2. An active plate according to claim 1 further comprising row and column electrodes connected to the top gate thin-film transistors, wherein the pixel electrodes partially overlap the row and column electrodes.

3. An active plate according to claim 2 further comprising a top planarisation layer arranged over the top gate thin film transistors, wherein the top planarisation layer defines a plurality of vias over the thin film transistors and the pixel electrodes are provided on the top planarisation layer connected to the thin film transistors through the vias.

4. An active plate according to claim 1 wherein the organic light shield layer is patterned to be present under gaps between adjacent pixel electrodes to shield the gaps between the pixel electrodes from light passing through the transparent substrate from below.

5. An active matrix liquid crystal display comprising:

an active plate according to claim 1;

a passive plate; and

a layer of liquid crystal sandwiched between the active and the passive plate for modulation by the pixel electrodes.

6. A method of making an active plate for a liquid crystal display, comprising:

depositing and patterning an organic light shield layer on a transparent insulating substrate;

depositing a source, drain and channel layer above the patterned organic light shield layer;

depositing an insulating layer at least over the source, drain and channel layer to act as a gate insulator layer;

depositing and patterning a gate layer over the insulating layer, to form a plurality of thin film transistors each having a source, a drain, a channel and a gate; and

forming a pixel electrode layer connected to one of the source and drain;

wherein the organic light shield layer is patterned to shield at least the channel from light passing through the transparent substrate from below.

7. A method according to claim 6 further comprising the step of depositing a planarisation layer on the organic light shield layer.

8. A method according to claim 6 further comprising the step of forming row and column conductors connected to the top-gate thin-film transistors wherein the pixel electrodes are formed to partially overlap the row and column electrodes.

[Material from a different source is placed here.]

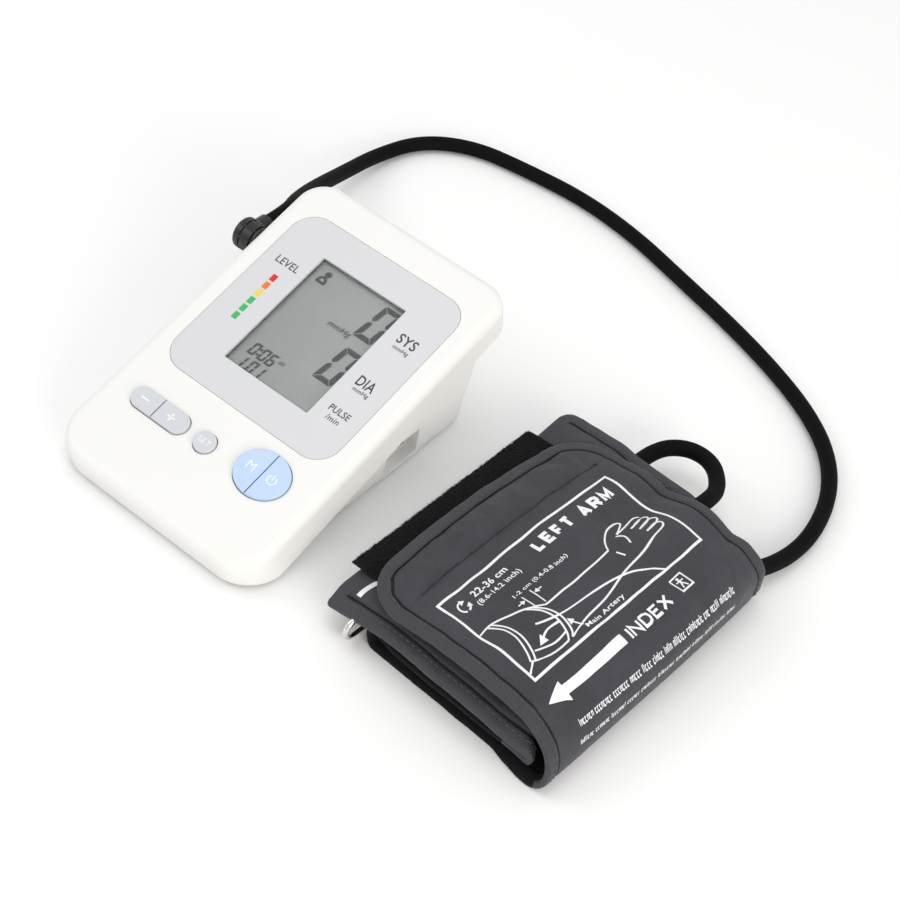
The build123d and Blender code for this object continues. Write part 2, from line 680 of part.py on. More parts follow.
# ---------------------------------------------------------------------------
# Air plug: ribbed head outside the case, stem in the socket
# ---------------------------------------------------------------------------
PLUG_FACE_X = -CASE_W / 2 - 1.7
PLUG_HEAD_L, PLUG_HEAD_R = 9.0, 7.0
PLUG_OUTLET_X, PLUG_OUTLET_L = PLUG_FACE_X - 4.8, 11.0
with BuildPart() as air_plug:
    with BuildSketch(Plane.YZ.offset(PLUG_FACE_X - PLUG_HEAD_L)):
        with Locations((AIR_Y, AIR_Z)):
            Circle(PLUG_HEAD_R)
    extrude(amount=PLUG_HEAD_L)
    fillet(air_plug.faces().sort_by(Axis.X)[0].edges(), 2.0)
    # Groove round the head and finger flutes along it
    with BuildSketch(Plane.YZ.offset(PLUG_FACE_X - 5.2)):
        with Locations((AIR_Y, AIR_Z)):
            Circle(PLUG_HEAD_R + 1)
            Circle(PLUG_HEAD_R - 0.5, mode=Mode.SUBTRACT)
    extrude(amount=0.8, mode=Mode.SUBTRACT)
    with BuildSketch(Plane.YZ.offset(PLUG_FACE_X - PLUG_HEAD_L)):
        with Locations((AIR_Y, AIR_Z)):
            with PolarLocations(PLUG_HEAD_R + 0.3, 8, start_angle=22.5):
                Circle(0.8)
    extrude(amount=PLUG_HEAD_L, mode=Mode.SUBTRACT)
    # Outlet towards the back, where the tube is pushed on
    with BuildSketch(Plane.XZ.offset(-AIR_Y)):
        with Locations((PLUG_OUTLET_X, AIR_Z)):
            Circle(TUBE_R + 0.9)
    extrude(amount=-PLUG_OUTLET_L)
    with BuildSketch(Plane.YZ.offset(PLUG_FACE_X)):
        with Locations((AIR_Y, AIR_Z)):
            Circle(AIR_STEM_R)
    extrude(amount=7.0)
air_plug.part.label = "air_plug"
export_step(air_plug.part, "parts/air_plug.step")
TUBE_START = (PLUG_OUTLET_X, AIR_Y + PLUG_OUTLET_L, AIR_Z)

# ---------------------------------------------------------------------------
# Cuff: one strip folded flat, drawn from the side and stretched over its width
# ---------------------------------------------------------------------------
# Middle line of the strip: top flap, outer fold, bottom layer, left fold, lower leaf,
# inner fold and the upper leaf that ends over the metal ring.
strip_line = [
    ((88.0, 22.6), None),
    ((118.0, 25.4), 60),
    ((150.0, 28.8), 60),
    ((176.0, 28.8), 9),
    ((186.6, 19.5), 8),
    ((186.6, 2.3), 6),
    ((99.5, 2.3), 3.55),
    ((99.5, 9.5), 3.55),
    ((169.0, 9.5), 3.9),
    ((169.0, 17.4), 3.9),
    ((112.0, 17.4), 40),
    ((80.0, 14.9), None),
]
strip_points = [point for point, _ in strip_line]
strip_radii = [radius for _, radius in strip_line if radius is not None]

bladder_line = [(104.0, 9.5), (169.0, 9.5), (169.0, 17.4), (116.0, 17.4)]
bladder_radii = [3.9, 3.9]
BLADDER_T, BLADDER_MARGIN = 1.4, 9.0
FLAP_END_Z, FLAP_CORNER_R = 20.0, 20.0

with BuildPart() as cuff_cover:
    with BuildSketch(cuff_side):
        with BuildLine(mode=Mode.PRIVATE) as strip:
            FilletPolyline(*strip_points, radius=strip_radii)
        trace(strip.line, CUFF_T)
    extrude(amount=CUFF_W / 2, both=True)
    flap_end = cuff_cover.edges().filter_by(Axis.Z, tolerance=8).sort_by(Axis(cuff_top.origin, cuff_x))
    fillet([edge for edge in flap_end if edge.center().Z > FLAP_END_Z], FLAP_CORNER_R)
    with BuildSketch(cuff_side):
        with BuildLine(mode=Mode.PRIVATE) as pocket:
            FilletPolyline(*bladder_line, radius=bladder_radii)
        trace(pocket.line, BLADDER_T + 0.4)
    extrude(amount=CUFF_W / 2 - BLADDER_MARGIN + 1, both=True, mode=Mode.SUBTRACT)
cuff_cover.part.label = "cuff_cover"
export_step(cuff_cover.part, "parts/cuff_cover.step")

with BuildPart() as bladder:
    with BuildSketch(cuff_side):
        trace(pocket.line, BLADDER_T)
    extrude(amount=CUFF_W / 2 - BLADDER_MARGIN, both=True)
bladder.part.label = "bladder"
export_step(bladder.part, "parts/bladder.step")

with BuildPart() as hook_strip:
    with BuildSketch(cuff_side):
        Polygon((77.0, 16.9), (104.0, 18.95), (104.0, 20.75), (77.0, 18.7), align=None)
    extrude(amount=52, both=True)
hook_strip.part.label = "hook_strip"
export_step(hook_strip.part, "parts/hook_strip.step")

with BuildPart() as loop_pad:
    with BuildSketch(cuff_side):
        Polygon((106, 4.4), (170, 4.4), (170, 5.4), (106, 5.4), align=None)
    extrude(amount=CUFF_W / 2 - 2, both=True)
loop_pad.part.label = "loop_pad"
export_step(loop_pad.part, "parts/loop_pad.step")

# Metal ring hanging by its upper bar from a fabric sleeve under the strip's end
ring_half = (RING_Z_TOP - RING_Z_LOW) / 2
ring_mid_z = (RING_Z_TOP + RING_Z_LOW) / 2
ring_ends = {RING_FRONT + ring_half: ring_half, RING_BACK - ring_half: -ring_half}
with BuildPart() as cuff_ring:
    front_end = on_cuff(RING_X, RING_FRONT + ring_half, ring_mid_z)
    with BuildSketch(Plane(origin=front_end, x_dir=cuff_x, z_dir=cuff_y)):
        with Locations((0, ring_half), (0, -ring_half)):
            Circle(WIRE_R)
    extrude(amount=RING_BACK - RING_FRONT - 2 * ring_half)
    for end_y, start_height in ring_ends.items():
        end_centre = on_cuff(RING_X, end_y, ring_mid_z)
        with BuildSketch(Plane(origin=end_centre, x_dir=cuff_x, z_dir=cuff_y)):
            with Locations((0, -start_height)):
                Circle(WIRE_R)
        revolve(axis=Axis(end_centre, cuff_x), revolution_arc=180)
cuff_ring.part.label = "cuff_ring"
export_step(cuff_ring.part, "parts/cuff_ring.step")

with BuildPart() as ring_sleeve:
    with BuildSketch(Plane(origin=on_cuff(RING_X, (RING_FRONT + RING_BACK) / 2, RING_Z_TOP), x_dir=cuff_x, z_dir=cuff_y)):
        Circle(WIRE_R + 1.1)
        Circle(WIRE_R + 0.08, mode=Mode.SUBTRACT)
    extrude(amount=58, both=True)
ring_sleeve.part.label = "ring_sleeve"
export_step(ring_sleeve.part, "parts/ring_sleeve.step")

# ---------------------------------------------------------------------------
# Air tube: from the plug down to the table, round behind the case, into the cuff's
# outer fold, back over itself under the flap, and round a small loop to its port
# ---------------------------------------------------------------------------
outside_route = [
    TUBE_START,
    (-59.0, 65.0, 45.0),
    (-68.5, 82.0, 36.5),
    (-78.5, 107.0, 24.5),
    (-87.0, 138.0, 12.0),
    (-91.5, 170.0, 4.4),
    (-85.0, 197.5, 3.6),
    (-64.0, 214.5, 3.6),
    (-36.0, 219.5, 3.6),
    (-4.0, 223.0, 3.6),
    (30.0, 219.0, 3.6),
    (64.0, 209.0, 3.6),
    (97.0, 199.5, 3.6),
    (127.0, 188.5, 3.6),
    (152.5, 176.0, 3.6),
    (172.5, 160.0, 3.6),
    (185.5, 139.0, 3.6),
    (191.5, 114.0, 3.6),
    (190.5, 92.5, 4.2),
]
fold_route = [
    (180.2, 80.0, 8.8),
    (180.0, 63.0, 12.0),
    (176.7, 50.5, 19.6),
    (165.8, 44.0, 23.1),
    (156.0, 47.0, 23.1),
    (151.5, 58.0, 23.1),
    (151.0, 72.0, 23.1),
    (151.6, 85.0, 22.6),
    (151.2, 99.0, 19.5),
    (143.0, 112.0, 16.8),
    (128.0, 114.0, 15.0),
    (116.0, 102.5, 13.5),
    (116.0, 88.5, 13.5),
]
route = [Vector(*point) for point in outside_route] + [on_cuff(*point) for point in fold_route]


def route_radii(points):
    """Largest tangent arc that fits each corner of a free cord's route."""
    radii = []
    for before, corner, after in zip(points, points[1:], points[2:]):
        run_in, run_out = corner - before, after - corner
        half_turn = math.radians(run_in.get_angle(run_out)) / 2
        radii.append(0.45 * min(run_in.length, run_out.length) / math.tan(half_turn))
    return radii


tube_radii = route_radii(route)
print("air tube corner radii:", [round(radius, 1) for radius in tube_radii])

with BuildPart() as air_tube:
    with BuildLine() as tube_path:
        FilletPolyline(*route, radius=tube_radii)
    with BuildSketch(Plane(origin=tube_path.line @ 0, z_dir=tube_path.line % 0)):
        Circle(TUBE_R)
    sweep(path=tube_path.line)
air_tube.part.label = "air_tube"
export_step(air_tube.part, "parts/air_tube.step")
tube_length = tube_path.wires()[0].length
print("air tube length:", round(tube_length, 1))
section_length = math.pi * TUBE_R**2 * tube_length
print("air tube volume against section times length:", round(air_tube.part.volume / section_length, 4))

# Nozzle welded to the bladder: round where the tube ends, flat between the leaves
PORT_X, PORT_Z = fold_route[-1][0], fold_route[-1][2]
port_start = on_cuff(PORT_X, fold_route[-1][1], PORT_Z)
port_waist = on_cuff(PORT_X, fold_route[-1][1] - 10, PORT_Z)
with BuildPart() as tube_port:
    with BuildSketch(Plane(origin=port_start, x_dir=cuff_x, z_dir=cuff_y * -1)):
        Circle(TUBE_R + 0.7)
    with BuildSketch(Plane(origin=port_waist, x_dir=cuff_x, z_dir=cuff_y * -1)):
        Ellipse(7.0, 1.7)
    loft()
    with BuildSketch(Plane(origin=port_waist, x_dir=cuff_x, z_dir=cuff_y * -1)):
        Ellipse(7.0, 1.7)
    extrude(amount=14)
tube_port.part.label = "tube_port"
export_step(tube_port.part, "parts/tube_port.step")
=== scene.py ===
import random
from math import copysign, cos, exp, floor, pi, radians, sin, tan

import bmesh
import bpy
from mathutils import Matrix, Vector, noise


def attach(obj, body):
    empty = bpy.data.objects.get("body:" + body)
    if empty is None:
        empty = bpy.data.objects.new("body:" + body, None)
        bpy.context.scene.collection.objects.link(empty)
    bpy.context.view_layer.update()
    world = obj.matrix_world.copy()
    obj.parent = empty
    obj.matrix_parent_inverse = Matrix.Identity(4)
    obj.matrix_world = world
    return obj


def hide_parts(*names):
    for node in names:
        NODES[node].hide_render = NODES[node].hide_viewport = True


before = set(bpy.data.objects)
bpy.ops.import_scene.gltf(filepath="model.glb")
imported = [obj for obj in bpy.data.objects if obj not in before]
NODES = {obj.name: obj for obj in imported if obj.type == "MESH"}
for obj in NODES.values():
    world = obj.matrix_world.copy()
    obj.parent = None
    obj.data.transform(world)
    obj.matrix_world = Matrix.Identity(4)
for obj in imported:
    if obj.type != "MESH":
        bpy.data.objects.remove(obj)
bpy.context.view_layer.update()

MM = 0.001


def added(name, data):
    """A new object that holds the data, linked to the scene."""
    thing = bpy.data.objects.new(name, data)
    bpy.context.scene.collection.objects.link(thing)
    return thing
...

9. A method according to claim 8 further comprising depositing a top planarisation layer over the top gate thin film transistors, defining a plurality of vias over the top gate thin film transistors and depositing pixel electrodes on the top organic planarisation layer connected to the thin film transistors through the vias.

10. A method according to claim 6 including patterning the organic light shield layer to be present under the gaps between adjacent pixel electrodes to shield the gaps between the pixel electrodes from light passing through the transparent substrate from below.

11. A method of forming an active matrix liquid crystal display comprising

forming an active plate using a method according to claim 6;

providing a passive plate; and

sandwiching a layer of liquid crystal between the active and the passive plates.